Hi Everyone,
I have been running below code. However Im getting CUDA out of memory error even though I have 4 GPUs in cluster which should ideally have 64 GB GPU , but the code is failing with 16 GB. I assume that the code is not utilizing all 4 GPU . How do I enable it and run on all 4 GPU ?
CUDA out of memory. Tried to allocate 980.00 MiB (GPU 0; 15.77 GiB total capacity; 10.43 GiB already allocated; 713.12 MiB free; 14.57 GiB reserved in total by PyTorch) If reserved memory is >> allocated memory try setting max_split_size_mb to avoid fragmentation. See documentation for Memory Management and PYTORCH_CUDA_ALLOC_CONF
model_checkpoint = "bigscience/bloomz-560m"

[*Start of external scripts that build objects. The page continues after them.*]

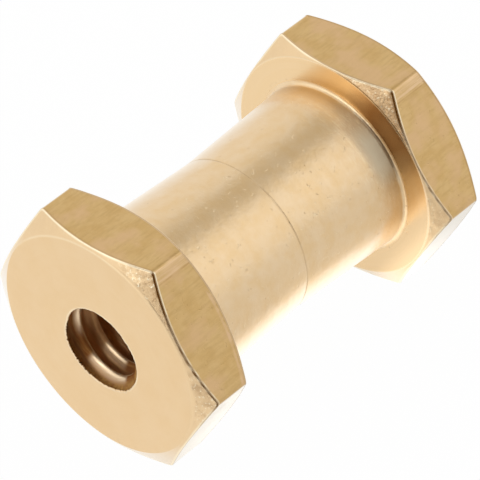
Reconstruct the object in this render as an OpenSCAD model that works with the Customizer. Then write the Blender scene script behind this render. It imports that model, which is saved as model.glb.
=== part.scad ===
// Thread adapter: one turned piece of hexagonal brass bar.
// Two short hexagonal ends, each chamfered on both sides, are joined by a
// waist that narrows in a straight taper from each end to its middle.
// Each end face has a threaded hole on the axis. The two holes meet inside, and
// both are modelled at their tapped (minor) diameter.
// Millimetres. The piece lies on one hexagon flat, its axis along X, the
// smaller hole facing -X. The origin is under the middle, at the lowest face.

/* [Body] */
// Distance across the flats of the hexagonal bar
across_flats = 15.875; // [14:0.005:20]
// Radius of the bar's drawn corners
bar_corner_radius = 0.4; // [0.1:0.05:1]
// Length from end face to end face
body_length = 25.4; // [20:0.1:40]
// Length of the hexagonal end with the smaller hole
small_end_length = 4; // [3:0.05:7]
// Length of the hexagonal end with the larger hole
large_end_length = 4; // [3:0.05:7]

/* [Chamfers] */
// Diameter of the flat on each end face, inside the chamfer
face_diameter = 15.4; // [13.5:0.05:15.8]
// Diameter of the flat on each inner face, inside the chamfer
shoulder_diameter = 15.7; // [14:0.05:15.8]
// Slope of the outer chamfers from the end face, in degrees
face_chamfer_angle = 30; // [15:1:45]
// Slope of the inner chamfers from the inner face, in degrees
shoulder_chamfer_angle = 30; // [15:1:45]

/* [Waist] */
// Diameter of the waist at its middle
waist_middle_diameter = 11.1; // [10.6:0.01:13]
// Diameter of the waist where it meets the ends
waist_end_diameter = 11.85; // [11:0.01:13.5]
// Distance of the narrowest line from the middle of the length, towards the larger hole
waist_middle_offset = 0; // [-1.5:0.05:1.5]
// Radius of the fillet at each end of the waist
root_fillet = 0.27; // [0.1:0.05:1]
// Width of the fine line turned round the narrowest place
middle_line_width = 0.12; // [0.05:0.01:0.4]
// Depth of that line
middle_line_depth = 0.05; // [0.02:0.01:0.2]

/* [Smaller threaded hole] */
// Tapped (minor) diameter, for a 1/4 inch, 20 turns to the inch thread
small_hole_diameter = 5.2; // [4.5:0.01:5.6]

/* [Larger threaded hole] */
// Tapped (minor) diameter, for a 3/8 inch, 16 turns to the inch thread
large_hole_diameter = 8; // [7.4:0.01:8.3]
// Length of the threaded wall
large_hole_depth = 10; // [5:0.1:12]
// Angle of the cone its drill left at the bottom, in degrees
drill_point_angle = 118; // [90:1:140]

/* [Mouths of the holes] */
// Width of the 45 degree edge break, the same at both mouths
mouth_edge_break = 0.1; // [0.05:0.05:0.8]

/* [Hidden] */
turned_fn = 96;
eps = 0.2;
// Half the length, and the places of the inner faces along the axis
half_length = body_length / 2;
small_shoulder = -half_length + small_end_length;
large_shoulder = half_length - large_end_length;
// Distance from the axis to the centres of the hexagon's corner rounds, and
// the radius over the corners
corner_centre = (across_flats / 2 - bar_corner_radius) / cos(30);
corner_radius = corner_centre + bar_corner_radius;
// Radius of the turning blank, clear of the corners
blank_radius = corner_radius + 0.5;
// How far the chamfer cones fall between their inner circle and the blank
face_fall = (blank_radius - face_diameter / 2) * tan(face_chamfer_angle);
shoulder_fall = (blank_radius - shoulder_diameter / 2) * tan(shoulder_chamfer_angle);
// Radii of the waist
waist_end = waist_end_diameter / 2;
waist_middle = waist_middle_diameter / 2;
// Where the larger threaded wall ends, and the depth of the cone beyond it
large_wall_end = half_length - mouth_edge_break - large_hole_depth;
large_point = large_hole_diameter / 2 / tan(drill_point_angle / 2);

/* [Output] */

// Section of the drawn bar: a hexagon with rounded corners.
module bar_section() {
    circle(r = corner_centre, $fn = 6);
    for (a = [0, 60, 120])
        rotate(a + 30) square([across_flats, corner_centre], center = true);
    for (a = [0 : 60 : 300])
        rotate(a) translate([corner_centre, 0]) circle(r = bar_corner_radius, $fn = 48);
}

// One hexagonal end lying between two places along the axis, both rims chamfered.
// The outer face is at z_face and the inner face at z_shoulder.
module hex_end(z_face, z_shoulder) {
    low = min(z_face, z_shoulder);
    high = max(z_face, z_shoulder);
    low_fall = z_face < z_shoulder ? face_fall : shoulder_fall;
    high_fall = z_face < z_shoulder ? shoulder_fall : face_fall;
    low_r = z_face < z_shoulder ? face_diameter / 2 : shoulder_diameter / 2;
    high_r = z_face < z_shoulder ? shoulder_diameter / 2 : face_diameter / 2;
    intersection() {
        translate([0, 0, low]) linear_extrude(height = high - low) bar_section();
        rotate_extrude($fn = turned_fn)
            polygon([
                [0, low], [low_r, low], [blank_radius, low + low_fall],
                [blank_radius, high - high_fall], [high_r, high], [0, high]
            ]);
    }
}

// The waist in section: two straight tapers, a fillet at each end and the
// fine line at the narrowest place. It runs a little way into each end.
module waist_section() {
    z_mid = waist_middle_offset;
    small_slope = (waist_end - waist_middle) / (z_mid - small_shoulder);
    large_slope = (waist_end - waist_middle) / (large_shoulder - z_mid);
    small_tilt = atan(small_slope);
    large_tilt = atan(large_slope);
    // Centres of the fillet circles, each touching its taper and its inner face
    small_fillet_r = waist_end + root_fillet * (1 / cos(small_tilt) - small_slope);
    large_fillet_r = waist_end + root_fillet * (1 / cos(large_tilt) - large_slope);
    difference() {
        union() {
            polygon([
                [0, small_shoulder - 1], [waist_end, small_shoulder - 1],
                [waist_end, small_shoulder], [waist_middle, z_mid],
                [waist_end, large_shoulder], [waist_end, large_shoulder + 1],
                [0, large_shoulder + 1]
            ]);
            // Corner fill that the fillet circles are cut from
            polygon([
                [waist_end - 1, small_shoulder - 1], [small_fillet_r, small_shoulder - 1],
                [small_fillet_r, small_shoulder],
                [small_fillet_r - root_fillet * cos(small_tilt), small_shoulder + root_fillet * (1 - sin(small_tilt))],
                [waist_end - 1, small_shoulder + root_fillet * (1 - sin(small_tilt))]
            ]);
            polygon([
                [waist_end - 1, large_shoulder + 1], [large_fillet_r, large_shoulder + 1],
                [large_fillet_r, large_shoulder],
                [large_fillet_r - root_fillet * cos(large_tilt), large_shoulder - root_fillet * (1 - sin(large_tilt))],
                [waist_end - 1, large_shoulder - root_fillet * (1 - sin(large_tilt))]
            ]);
        }
        translate([small_fillet_r, small_shoulder + root_fillet]) circle(r = root_fillet, $fn = 64);
        translate([large_fillet_r, large_shoulder - root_fillet]) circle(r = root_fillet, $fn = 64);
        // The fine line at the narrowest place
        polygon([
            [waist_middle - middle_line_depth, z_mid],
            [waist_middle + 1, z_mid - middle_line_width / 2 * (1 + 1 / middle_line_depth)],
            [waist_middle + 1, z_mid + middle_line_width / 2 * (1 + 1 / middle_line_depth)]
        ]);
    }
}

// Material taken out by the smaller hole: edge break, then a straight threaded
// wall that runs into the bottom of the larger hole.
module small_hole() {
    rotate_extrude($fn = turned_fn)
        polygon([
            [0, -half_length - eps],
            [small_hole_diameter / 2 + mouth_edge_break + eps, -half_length - eps],
            [small_hole_diameter / 2, -half_length + mouth_edge_break],
            [small_hole_diameter / 2, large_wall_end],
            [0, large_wall_end]
        ]);
}

// Material taken out by the larger hole: edge break, threaded wall, drill cone.
module large_hole() {
    rotate_extrude($fn = turned_fn)
        polygon([
            [0, half_length + eps],
            [large_hole_diameter / 2 + mouth_edge_break + eps, half_length + eps],
            [large_hole_diameter / 2, half_length - mouth_edge_break],
            [large_hole_diameter / 2, large_wall_end],
            [0, large_wall_end - large_point]
        ]);
}

module adapter_body() {
    color([0.86, 0.70, 0.42])
    translate([0, 0, across_flats / 2])
    rotate([0, 90, 0])
    rotate([0, 0, 30])
    difference() {
        union() {
            hex_end(-half_length, small_shoulder);
            hex_end(half_length, large_shoulder);
            rotate_extrude($fn = turned_fn) waist_section();
        }
        small_hole();
        large_hole();
    }
}

adapter_body();
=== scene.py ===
"""Thread adapter: a turned hexagonal brass piece lying on a white table.

The detailed body replaces the CAD node. It is one mesh laid out in columns
round the axis (X) and rows along the piece's outline, so that every chamfer
arc, fillet and thread crest falls on a row of its own. Three masks on its
vertices tell the materials where the tools left marks (torn), where shade and
light are painted (the second mask: a painted shadow line beside the lips,
painted shade on chamfers and in the fine middle line, painted light in the
bores), and where highlights are painted on rims, lips, the burr and the
thread crests (pale).
Sizes are in millimetres until the mesh is made; MM turns them into metres.
Places round the axis are in degrees from +Y towards +Z. The near end, at -X,
has the smaller hole.
"""

import math

import bmesh
import bpy
import numpy as np
from mathutils import Matrix, Vector


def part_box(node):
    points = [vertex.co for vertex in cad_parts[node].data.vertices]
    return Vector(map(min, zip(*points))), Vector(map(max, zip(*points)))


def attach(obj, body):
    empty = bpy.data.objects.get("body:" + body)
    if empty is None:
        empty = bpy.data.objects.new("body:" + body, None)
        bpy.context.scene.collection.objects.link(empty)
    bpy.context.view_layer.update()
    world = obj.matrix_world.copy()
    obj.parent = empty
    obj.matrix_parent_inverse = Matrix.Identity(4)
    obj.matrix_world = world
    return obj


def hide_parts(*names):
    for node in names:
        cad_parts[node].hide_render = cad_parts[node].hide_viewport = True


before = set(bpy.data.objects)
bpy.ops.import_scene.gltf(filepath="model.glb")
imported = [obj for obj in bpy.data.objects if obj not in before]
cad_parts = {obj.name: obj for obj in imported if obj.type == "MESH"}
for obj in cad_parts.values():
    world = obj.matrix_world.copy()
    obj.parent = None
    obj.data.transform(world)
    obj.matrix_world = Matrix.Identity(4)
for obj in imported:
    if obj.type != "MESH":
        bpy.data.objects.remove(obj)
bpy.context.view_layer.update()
MM = 0.001

# ------------------------------------------------------------------ sizes
# The frame gives the width, height and length. The rest repeats part.scad,
# but the line round the middle is drawn a little shallower.
low, high = (np.array(c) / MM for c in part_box("adapter_body"))
HALF_LENGTH = (high[0] - low[0]) / 2
APOTHEM = (high[2] - low[2]) / 2
AXIS_HEIGHT = (high[2] + low[2]) / 2
CORNER_ROUND = 0.4
END_LENGTH = 4.0
FACE_R = 15.4 / 2
SHOULDER_R = 15.7 / 2
CHAMFER = math.radians(30)
WAIST_END_R = 11.85 / 2
WAIST_MIDDLE_R = 11.1 / 2
ROOT_FILLET = 0.27
MIDDLE_LINE = 0.12
MIDDLE_LINE_DEPTH = 0.04
DRILL_CONE = math.radians(118 / 2)
LARGE_WALL_END = 2.6  # place along X where the larger threaded wall ends
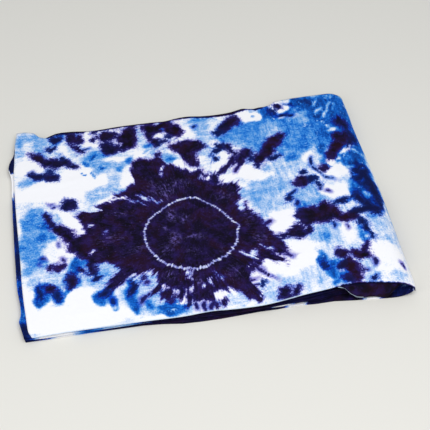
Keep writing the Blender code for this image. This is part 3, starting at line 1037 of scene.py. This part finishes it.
# The same for the laps from UPPER_PLACE in the stack up, but the top one
UPPER_PLACE = 2
UPPER_FRONT_DYES = (
    # x, dark, blue, blueness
    (-300, 6, 3.8, 1.0),
    (-284, 4, 3.8, 1.0),
    (-273, -14, WHITE, 0.8),
    (-226, -14, WHITE, 0.5),
    (-214, -10, 3.0, 1.0),
    (-196, -8, 3.2, 1.0),
    (-186, -14, 0.9, 1.0),
    (-150, -12, 1.1, 1.0),
    (-132, -10, 2.4, 1.0),
    (-120, -14, -0.4, 0.8),
    (-110, 4, 3.8, 0.6),
    (-60, 16, 4.0, 0.2),
    (60, 16, 4.0, 0.1),
    (110, 10, 4.0, 0.6),
    (170, 14, 4.0, 0.4),
    (200, 18, 4.0, 0.0),
    (300, 18, 4.0, 0.0),
)
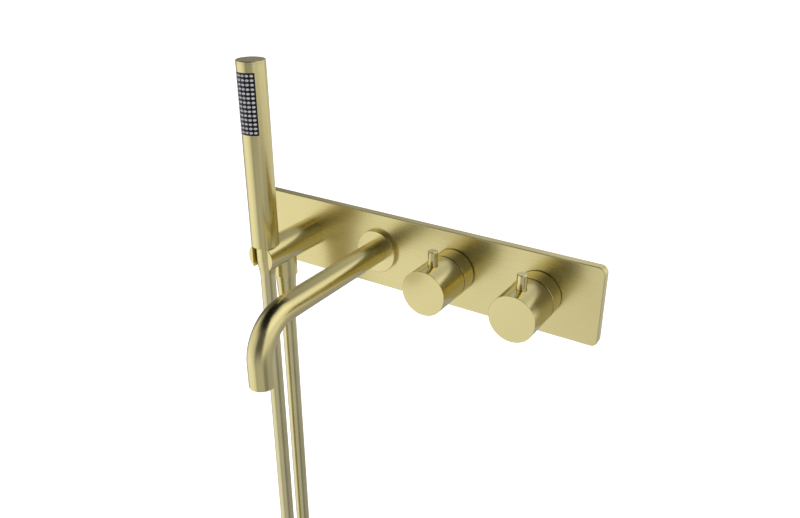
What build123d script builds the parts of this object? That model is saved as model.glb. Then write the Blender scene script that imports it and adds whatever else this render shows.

model = AutoModelForQuestionAnswering.from_pretrained(model_checkpoint)
args = TrainingArguments(
f"{model_name}-finetuned-squad",
evaluation_strategy = "epoch",
learning_rate=2e-5,
per_device_train_batch_size=batch_size,
per_device_eval_batch_size=batch_size,
num_train_epochs=3,
weight_decay=0.01,
push_to_hub=False,
fp16= True
)
trainer = Trainer(
model,
args,
train_dataset=tokenized_datasets["train"],
eval_dataset=tokenized_datasets["validation"],
data_collator=data_collator,
tokenizer=tokenizer
)